A Pivotal Opportunity for Canada’s Knowledge Leadership — Global Science Advice Comes to Montreal

Published On: August 2021Categories: 2021 Editorial Series, Editorials


Paul Dufour

University of Ottawa

Senior Fellow, ISSP

Paul Dufour

From August 30 to September 2, 2021, Quebec’s Chief Scientist, Remi Quirion, will be hosting the 4th International Conference on Science Advice to Governments, INGSA2021 — Build Back Wiser: Knowledge, Policy and Publics in Dialogue.

The conference, with the support of the Chief Science Advisor of Canada, Mona Nemer, will take place in Montreal. It will bring together more than 1,500 political representatives, diplomats and government science advisors to promote scientific expertise and the use of scientific knowledge in informing policy decisions in an increasingly complex world. Given the host’s work in French-speaking countries, a special part in the programme will be devoted for policy discussions centered on strengthening the science advisory capacity in la Francophonie.

It is the fourth such global conference since 2014 following those in Auckland, Brussels and Tokyo. INGSA’s mission is to provide a forum for policy makers, practitioners, national academies, and academics to share experience, build capacity and develop theoretical and practical approaches to the use of scientific evidence in informing policy at all levels of government.

The lineup of speakers and experts for the Montreal conference is a stellar one ranging from science advisors to government to next generation students of science advice.

Science advice has a new pivot point. Clearly, the responses to the pandemic and climate change crises have underscored the creativity and criticality of having sound evidence and reliable knowledge communicated effectively with the public around the world. To be sure, there has been considerable experimentation in the science and health advisory apparatus globally as we have seen within the evolving INGSA membership itself.

Many experts and organizations have come to the fore to illustrate why and how science and its advice matter to decision-making. Not all of it has been successful. The dialogue between scientists, the public and political officials has had its ups and downs. The knowledge community has learned that just stating facts about evidence and assuming it will be adopted is not always an easy road. And the polity has begun to understand that paying attention to the evolving research and science is critical but not the only input to strong leadership. Effective communication and trust remain the touchstones for this advice to have impact– and will remain so.

Leadership at all levels will matter.
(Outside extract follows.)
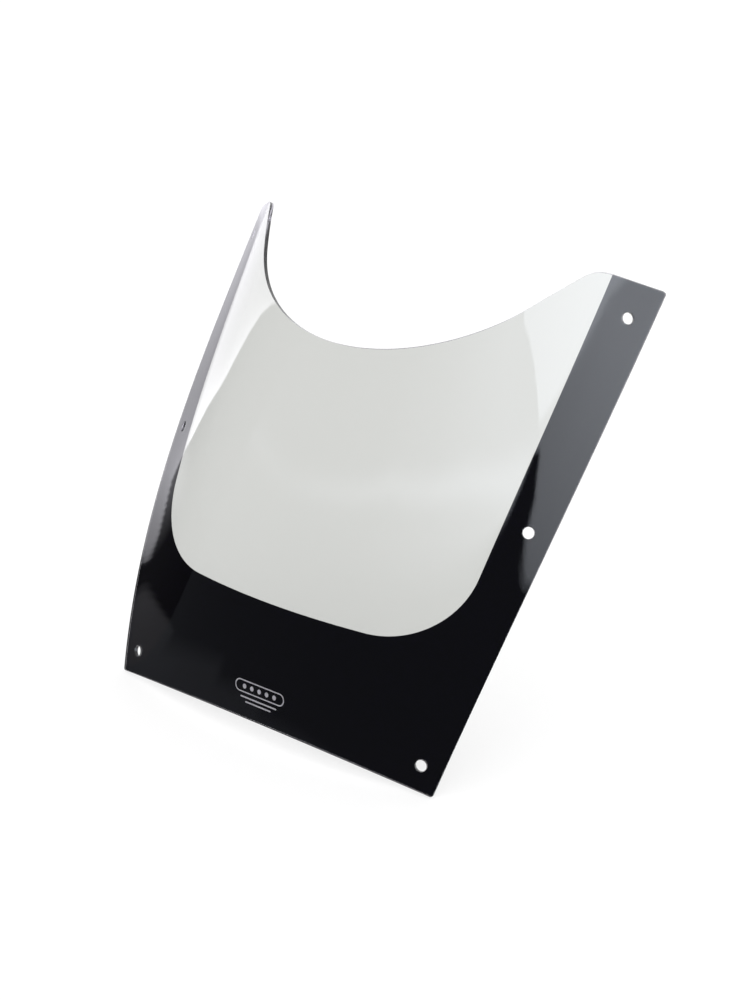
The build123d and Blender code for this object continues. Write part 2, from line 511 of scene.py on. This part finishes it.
def bump(tree, shader, height, distance, strength=1.0):
    settings = {"Height": height, "Distance": distance, "Strength": strength}
    tree.links.new(add(tree, "ShaderNodeBump", settings).outputs["Normal"], shader.inputs["Normal"])


def set_inputs(shader, **values):
    for name, value in values.items():
        shader.inputs[name.replace("_", " ")].default_value = value


def clear_acrylic():
    """Polished acrylic: faint haze where it has been wiped, and the slight ripple of a formed sheet."""
    material, tree, shader = new_material("clear_acrylic")
    set_inputs(shader, Base_Color=(0.64, 0.647, 0.627, 1), Transmission_Weight=1.0, IOR=1.49)
    haze = span(tree, noise(tree, 25, 2, (1, 1, 0.3)), 0.0, 0.01)
    tree.links.new(haze, shader.inputs["Roughness"])
    bump(tree, shader, noise(tree, 14, 1), 0.0004, 0.03)
    return material


def cut_edge():
    """The sheet's sawn edge, polished until only fine marks are left across it. Its lighter, violet tint is
    painted light, standing for the light seen along the thin edge.
    """
    material, tree, shader = new_material("cut_edge")
    # painted light: the lighter, violet tint here stands for the light seen along the edge, not a colour
    # the acrylic has
    set_inputs(shader, Base_Color=(0.72, 0.70, 0.79, 1), Transmission_Weight=1.0, IOR=1.49)
    marks = noise(tree, 900, 2, (1, 1, 0.25))
    tree.links.new(span(tree, marks, 0.14, 0.24), shader.inputs["Roughness"])
    bump(tree, shader, marks, 0.00003, 0.1)
    return material


def ink_under_acrylic(name, colour):
    """Ink as it looks through the sheet: wetted to the acrylic, so it has no gloss of its own."""
    material, tree, shader = new_material(name)
    set_inputs(shader, Roughness=1.0, Specular_IOR_Level=0.0)
    light = tuple(min(1.0, 1.25 * part) for part in colour)
    ramp = add(tree, "ShaderNodeValToRGB", {"Fac": noise(tree, 350, 4)})
    ramp.color_ramp.elements[0].color = (*colour, 1)
    ramp.color_ramp.elements[1].color = (*light, 1)
    tree.links.new(ramp.outputs["Color"], shader.inputs["Base Color"])
    return material


def ink_back(name, colour):
    """The ink's free back: satin, with the faint weave that a printing screen leaves."""
    material, tree, shader = new_material(name)
    set_inputs(shader, Specular_IOR_Level=0.4)
    ramp = add(tree, "ShaderNodeValToRGB", {"Fac": noise(tree, 120, 5)})
    ramp.color_ramp.elements[0].color = (*colour, 1)
    ramp.color_ramp.elements[1].color = (*(1.6 * part for part in colour), 1)
    tree.links.new(ramp.outputs["Color"], shader.inputs["Base Color"])
    tree.links.new(span(tree, noise(tree, 220, 4), 0.32, 0.5), shader.inputs["Roughness"])
    place = add(tree, "ShaderNodeTexCoord").outputs["Object"]
    weave = add(tree, "ShaderNodeTexWave", {"Vector": place, "Scale": 900.0, "Distortion": 1.5})
    bump(tree, shader, weave.outputs["Fac"], 0.00004, 0.4)
    return material


def floor_finish():
    """Pale seamless paper, lit a little from below so that the shadow on it stays faint."""
    material, _, shader = new_material("studio_paper")
    set_inputs(shader, Base_Color=(0.35, 0.35, 0.35, 1), Roughness=0.85, Specular_IOR_Level=0.1)
    set_inputs(shader, Emission_Color=(1, 1, 1, 1), Emission_Strength=0.65)
    return material


# ---- the pieces -----------------------------------------------------------------------------------
def inset(edge, distance):
    """An edge moved into its shape, measured along the sheet."""
    place = outer(edge)
    along = unit(np.roll(place, -1, axis=0) - np.roll(place, 1, axis=0))
    return edge - distance * unit(np.cross(along, outward(edge)))[:, [0, 2]]


def reversed_edges(edges):
    return [edge[::-1] for edge in edges]


def make_sheet():
    slab = Slab()
    slab.add(outline(), holes(), 0.0, SHEET, EDGE_ROUND)
    acrylic = clear_acrylic()
    return slab.finish("clear_screen_sheet", [acrylic, acrylic, cut_edge()])


def make_border():
    """The black print, open where the mark is, and the black that fills the mark's ring."""
    slab = Slab()
    ring, ring_inside, dots, bars = mark_edges()
    gaps = [inset(hole, INK_INSET) for hole in holes()] + reversed_edges([ring, *bars])
    slab.add(inset(border(), INK_INSET), gaps, INK_FRONT, INK_BACK)
    slab.add(ring_inside, reversed_edges(dots), INK_FRONT, INK_BACK)
    behind = ink_back("black_ink_back", (0.009, 0.009, 0.010))
    seen = ink_under_acrylic("black_ink_under_acrylic", (0.0013, 0.0009, 0.0036))
    return slab.finish("black_border_print", [seen, behind, behind])


def make_mark():
    slab = Slab()
    ring, ring_inside, dots, bars = mark_edges()
    slab.add(ring, reversed_edges([ring_inside]), INK_FRONT, INK_BACK)
    for shape in dots + bars:
        slab.add(shape, [], INK_FRONT, INK_BACK)
    behind = ink_back("pale_ink_back", (0.30, 0.29, 0.35))
    seen = ink_under_acrylic("pale_ink_under_acrylic", (0.85, 0.8, 1.0))
    return slab.finish("pale_mark_print", [seen, behind, behind])


pieces = (
    (make_sheet(), "screen_sheet", "clear_acrylic"),
    (make_border(), "border_print", "black_ink"),
    (make_mark(), "mark_print", "pale_ink"),
)
for piece, node, finish in pieces:
    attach(piece, "root")
    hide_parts(node)


# ---- the studio -----------------------------------------------------------------------------------
# The lights stand on a ring round the front of the object. Each one is a function that gives its
# radiance in a direction from the object's centre: azimuth 0 is straight in front, towards -Y, and
# azimuths grow towards +X. A pair of lists gives a light's edge or level at a few places, with
# straight lines between.
def make_floor():
    corners = [(FLOOR_REACH * x, FLOOR_REACH * y, 0) for x, y in ((-1, -1), (1, -1), (1, 1), (-1, 1))]
    mesh = bpy.data.meshes.new("studio_floor")
    mesh.from_pydata(corners, [], [(0, 1, 2, 3)])
    mesh.materials.append(floor_finish())
    floor = bpy.data.objects.new("studio_floor", mesh)
    bpy.context.scene.collection.objects.link(floor)
    floor.visible_glossy = False


def step_up(value, low, high):
    """0 up to the low value, 1 from the high value, and smooth between them."""
    share = np.clip((value - low) / (high - low), 0, 1)
    return share**2 * (3 - 2 * share)


def key_softbox(azimuth, elevation):
    """The large softbox on the right. Its near edge is bowed, and its upper half is brighter."""
    heights = (10, 14, 18, 22, 26, 30, 33, 36, 39, 42)
    places = (53, 56.5, 61, 66, 69.5, 70.5, 70.5, 70, 68.5, 66)
    edge = np.interp(elevation, heights, places)
    level = np.interp(azimuth, (60, 92), (2.3, 4.25))
    upper = np.interp(azimuth, (68, 92), (28.5, 35))
    level = level + 2 * step_up(elevation - upper, -0.5, 0.5)
    return level * step_up(azimuth - edge, -0.5, 0.5)


def veil(azimuth, elevation):
    """Soft light that grows towards the softbox, with a brighter streak along it and none below."""
    level = np.interp(azimuth, (-30, 0, 30, 60), (0, 0.2, 0.9, 2.1))
    streak = np.interp(azimuth, (-40, -10, 20, 60), (0.3, 0.9, 1.2, 1.6))
    middle = np.interp(azimuth, (-38, -14, 10, 45, 60), (15.5, 21, 26.5, 26.5, 24.5))
    lower = np.interp(azimuth, (0, 20, 34, 44, 68), (3, 5, 8, 11, 26))
    fade = np.interp(azimuth, (20, 42, 50, 58), (14, 10, 5, 1))
    band = streak * np.exp(-(((elevation - middle) / 3) ** 2))
    return (level + band) * step_up(elevation - lower, 0, fade)


def low_front(azimuth, elevation):
    """The floor of the studio in front, a little lighter than the dark above it."""
    edge = np.interp(azimuth, (-60, -50, -40, -20), (-19, -22, -23, -30))
    return 0.11 * step_up(edge - elevation, -0.4, 0.4)


def side_wall(azimuth, elevation):
    """The pale wall on the left, brightest at its near edge and brighter higher up."""
    heights = (-15, -13, -11, -9, -8, -6, -2, 1, 5, 7, 11, 15, 19, 21, 23, 25, 28)
    low_places = (-81, -84, -88.3, -93, -94, -95.3, -95.6, -95.3, -93.3, -92.6)
    high_places = (-92, -91, -89, -87, -85, -82, -76)
    edge = np.interp(elevation, heights, low_places + high_places)
    upper = np.interp(azimuth, (-124, -116, -108, -100, -94), (9, 5, 0.5, -4, -6.5))
    crest = np.interp(elevation, (-14, -11, -8), (0.4, 0.85, 1.2))
    level = 0.93 + crest * np.exp(-np.maximum(edge - azimuth, 0) / 5.5)
    level = level * (1 + 0.45 * step_up(elevation - upper, 0, 1.5))
    return level * step_up(edge - azimuth, -0.7, 0.7)


def wall_foot(azimuth, elevation):
    """Light from the wall on a ledge in front of it."""
    level = np.interp(azimuth, (-94, -91, -88, -86, -84, -80), (0.5, 0.45, 0.33, 0.22, 0.15, 0))
    return level * (1 - step_up(elevation, -8, -3))


def low_side(azimuth, elevation):
    """The floor of the studio on the left, a little lighter than the dark above it."""
    edge = np.interp(azimuth, (-80, -60), (-16.5, -19))
    return 0.21 * step_up(edge - elevation, -0.4, 0.4)


def brightest(lights, flag, azimuth, elevation):
    """The brightest light in each direction, over what the studio's dark parts give."""
    return np.max([flag + light(azimuth, elevation) for light in lights], axis=0)


def glow(name, colour):
    """Light as strong as the surface's own radiance values."""
    material = bpy.data.materials.new(name)
    material.use_nodes = True
    tree = material.node_tree
    tree.nodes.clear()
    strength = add(tree, "ShaderNodeAttribute", attribute_name="radiance").outputs["Fac"]
    emission = add(tree, "ShaderNodeEmission", {"Color": (*colour, 1), "Strength": strength})
    add(tree, "ShaderNodeOutputMaterial", {"Surface": emission.outputs["Emission"]})
    return material


def make_light_tent(name, azimuths, lights, flag, colour):
    """Part of the ring of lights and dark flags round the object, seen only in reflections."""
    elevations = np.concatenate([np.arange(-60, -20, 4), np.arange(-20, 45, 0.5), np.arange(45, 61, 4)])
    azimuth, elevation = (grid.ravel() for grid in np.meshgrid(azimuths, elevations))
    across, ahead, up = np.sin(np.radians(azimuth)), np.cos(np.radians(azimuth)), np.radians(elevation)
    directions = np.stack([across * np.cos(up), -ahead * np.cos(up), np.sin(up)], 1)
    points = LIGHT_DISTANCE * directions + OBJECT_CENTRE
    columns = len(azimuths)
    corner = np.arange(len(points)).reshape(-1, columns)[:-1, :-1].ravel()
    mesh = bpy.data.meshes.new(name)
    quads = np.stack([corner, corner + 1, corner + columns + 1, corner + columns], 1)
    mesh.from_pydata(points.tolist(), [], quads.tolist())
    radiance = brightest(lights, flag, azimuth, elevation).astype(np.float32)
    mesh.attributes.new("radiance", "FLOAT", "POINT").data.foreach_set("value", radiance)
    mesh.materials.append(glow(name, colour))
    tent = bpy.data.objects.new(name, mesh)
    bpy.context.scene.collection.objects.link(tent)
    for unseen in ("camera", "diffuse", "transmission", "volume_scatter", "shadow"):
        setattr(tent, "visible_" + unseen, False)


def make_world():
    world = bpy.data.worlds.new("studio_dome")
    world.use_nodes = True
    background = world.node_tree.nodes["Background"]
    background.inputs["Color"].default_value = (1, 1, 1, 1)
    background.inputs["Strength"].default_value = DOME
    bpy.context.scene.world = world


def make_camera():
    data = bpy.data.cameras.new("camera")
    data.sensor_width = 36.0
    data.lens = CAMERA_LENS
    data.clip_start, data.clip_end = 0.05, 60.0
    camera = bpy.data.objects.new("camera", data)
    camera.location = CAMERA_PLACE
    camera.rotation_euler = [radians(angle) for angle in CAMERA_TURN]
    bpy.context.scene.collection.objects.link(camera)
    bpy.context.scene.camera = camera


make_floor()
make_world()
make_camera()
front_lights = (key_softbox, veil, low_front)
side_lights = (side_wall, wall_foot, low_side)
make_light_tent("front_lights", np.arange(-60, 111, 0.5), front_lights, FRONT_FLAG, FRONT_COLOUR)
make_light_tent("side_lights", np.arange(-135, -59.9, 0.5), side_lights, SIDE_FLAG, SIDE_COLOUR)
bpy.context.scene.view_settings.view_transform = "Standard"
It is important to recall what Canada’s PM said during his first election campaign—“We will value science and treat scientists with respect.” Hopefully, whatever next leadership at the federal level is elected, it will continue to embrace this and support the knowledge and research community across the country.
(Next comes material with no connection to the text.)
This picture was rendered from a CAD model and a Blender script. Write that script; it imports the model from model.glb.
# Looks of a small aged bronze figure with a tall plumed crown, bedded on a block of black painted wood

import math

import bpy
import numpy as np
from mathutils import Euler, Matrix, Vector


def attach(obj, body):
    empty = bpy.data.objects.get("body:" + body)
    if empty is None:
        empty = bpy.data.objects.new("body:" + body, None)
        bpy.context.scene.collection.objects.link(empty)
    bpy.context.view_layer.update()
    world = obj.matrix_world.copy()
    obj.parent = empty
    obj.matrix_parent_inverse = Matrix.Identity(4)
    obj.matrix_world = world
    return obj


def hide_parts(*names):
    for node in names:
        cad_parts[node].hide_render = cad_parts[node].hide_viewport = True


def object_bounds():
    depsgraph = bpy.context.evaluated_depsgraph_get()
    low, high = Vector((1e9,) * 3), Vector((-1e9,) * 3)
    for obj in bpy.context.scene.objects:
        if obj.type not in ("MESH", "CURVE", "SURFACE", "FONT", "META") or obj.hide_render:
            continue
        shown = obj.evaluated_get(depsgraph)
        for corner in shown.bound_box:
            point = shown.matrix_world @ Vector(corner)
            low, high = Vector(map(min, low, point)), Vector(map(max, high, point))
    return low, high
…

Much has been made of our science and health advice and communicating it effectively with citizens. But, in the face of the new challenges, it is clear that our science advisory apparatus will need re-tooling and a new approach. It is certainly being reinvigorated elsewhere. So why not here in Canada?
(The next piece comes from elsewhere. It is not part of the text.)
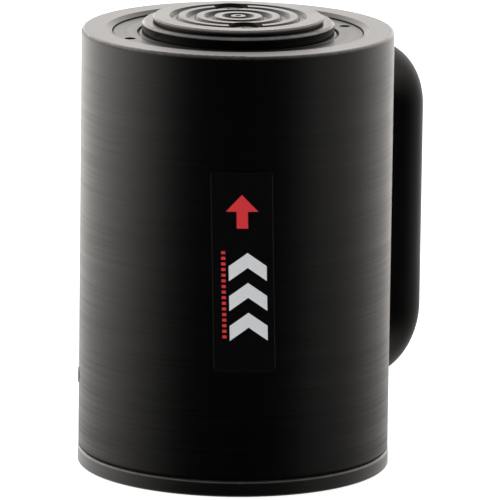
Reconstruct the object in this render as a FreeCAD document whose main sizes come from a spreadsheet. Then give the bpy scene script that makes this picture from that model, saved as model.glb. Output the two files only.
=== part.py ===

For starters, we need to make the Chief Science Advisor’s role and status permanent and link it more closely to our elected leadership at all political levels, including the new cross-partisan House Science and Research Committee .

We need to install a publicly facing Council of Science, Technology and Knowledge Advice as mooted by the Naylor expert panel on fundamental science.

We need to grow the existing chief scientists’ circle within the federal government and we should be encouraging Canada’s Premiers to explore ramping up their own advisory apparatus. Indeed, the Quebec Chief Scientist (also overseeing three funding agencies), who is celebrating his 10th anniversary advising over several administrations, highlights how a well constructed advisory model can work—-with the right support and chemistry of key players.

Finally, we need to bring this capacity to the fore in designing a new, pan-Canadian science, knowledge and innovation strategy that responds to our citizen’s expectations, while significantly investing in discovery science and the next generation of researchers. And we need to ensure it is inclusive in all respects.

It’s not like we haven’t succeeded in constructing an effective country-wide science advisory capacity in the past— it existed in various forms. We just need to go at it with more dedicated focus as the pace and scale of science, society, and polity interfaces are multiplying.